Gli obiettivi degli ultimi anni legati alla sostenibilità sono considerati delle vere e proprie sfide all’ultima tecnologia.

Abbiamo visto brevetti di tanti tipi ma evidentemente c’è tanto altro da scoprire e ancora tanti progetti da sviluppare.

Le “foglie” artificiali

L’Europa definisce la cosiddetta A-LEAF, come un dispositivo in grado di replicare a fotosintesi in modo da produrre combustibili solari, senza sostanze chimiche.

Al momento il prototipo assomiglia ad una bibita in lattina, che funziona come una foglia di un albero qualunque.

La differenza si incontra nell’aggiunta di acqua e CO2, grazie alle quali il dispositivo produce formiato, composto utilizzabile come combustibile solare.

Tale tecnologia potrebbe essere utile per stoccare l’energia solare in eccesso oppure per sostituire gradualmente i combustibili fossili. Trattandosi poi di fotosintesi, si ridurrebbe anche la CO2 o comunque si può immaginare un processo carbon neutral.

Inoltre i materiali usati non sono esattamente i migliori nel campo, ma in questo modo la tecnologia può essere distribuita più facilmente in aiuto alla società.

 

La produzione di idrogeno

Il primo passo in tale campo è stato fatto per la produzione di idrogeno. Il programma sviluppato da un gruppo di scienziati del Politecnico Federale di Losanna ha visto la realizzazione di un nuovo elettrodo per celle fotoelettrochimiche.

Questo dispositivo, trasparente e poroso sfrutta il sole e l’umidità atmosferica per generare idrogeno. Il tutto avviene in celle solari che uniscono la raccolta di fotoni (nei semiconduttori) all’elettrolisi dell’acqua nell’aria.

Le celle fotochimiche (PEC) sono una grande risorsa per la scienza, poiché consentono di perseguire, migliorare ed incrementare gli studi nell’ambito descritto.

Al principio però le celle utilizzavano semiconduttori immersi in liquidi; quindi, erano necessari passaggi più complessi per il loro riscaldamento.

Pertanto, il team di Losanna ha pensato bene si sostituire i liquidi con i gas, nello specifico con l’aria e quindi hanno modificato gli elettrodi.

Solitamente sono composti in carbonio grafitico o materiali opachi che limitano la raccolta della luce, al contrario di quelli nuovi.

Si chiamano elettrodi a diffusione di gas, sono trasparenti e porosi, assorbono più luce solare e massimizzano il contatto con le molecole d’acqua contenute nell’aria.

 

Il combustibile solare

Analogamente l’Università di Cambridge ha portato avanti la sua ricerca fino al raggiungimento dell’obiettivo: creare combustibili liquidi dalla luce solare.

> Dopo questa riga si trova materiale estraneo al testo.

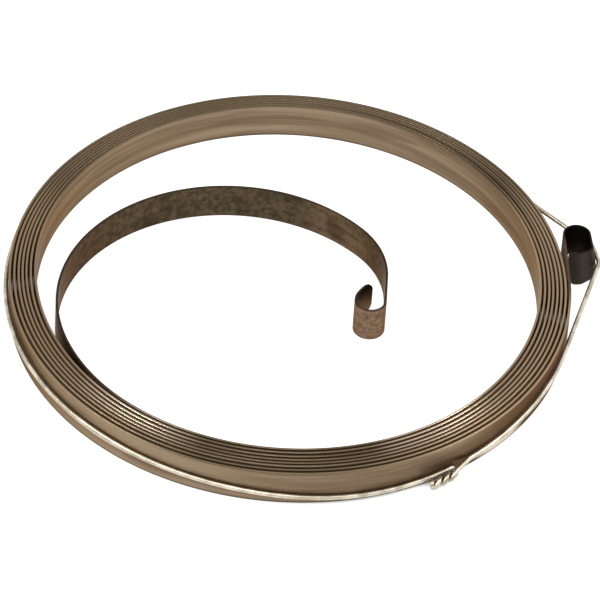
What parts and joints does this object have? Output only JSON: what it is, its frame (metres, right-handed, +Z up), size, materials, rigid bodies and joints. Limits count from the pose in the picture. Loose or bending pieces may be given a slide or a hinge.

Come riportato nel primo paragrafo, si tratta di un processo che non include composti chimici tra gli “ingredienti”: solo acqua, luce del sole e CO2.

Loro, gli attori per la realizzazione di etanolo puro da aggiungere alla benzina per un pieno delle auto: è la prima generazione di combustioni solari.

La peculiarità di questo progetto sta nella produzione di carburanti liquidi multi-carbonio, saltando la fase intermedia in cui si crea syngas.

Questo salto è possibile grazie al catalizzatore a base di rame e palladio, in modo che la foglia produca sostanze più complesse. Tra queste, etanolo e n-propanolo.

In conclusione

Entrambi i processi devono essere messi alla prova in altre condizioni, soprattutto se si pensa ad un processo impiegato a livello industriale.

Non è semplice diffondere su larga scala dei dispositivi e delle procedure simili, ma sono sicuramente la prova che c’è ancora tanto da studiare.

Intanto, questo come tanti altri è un passo in avanti per un mondo più verde.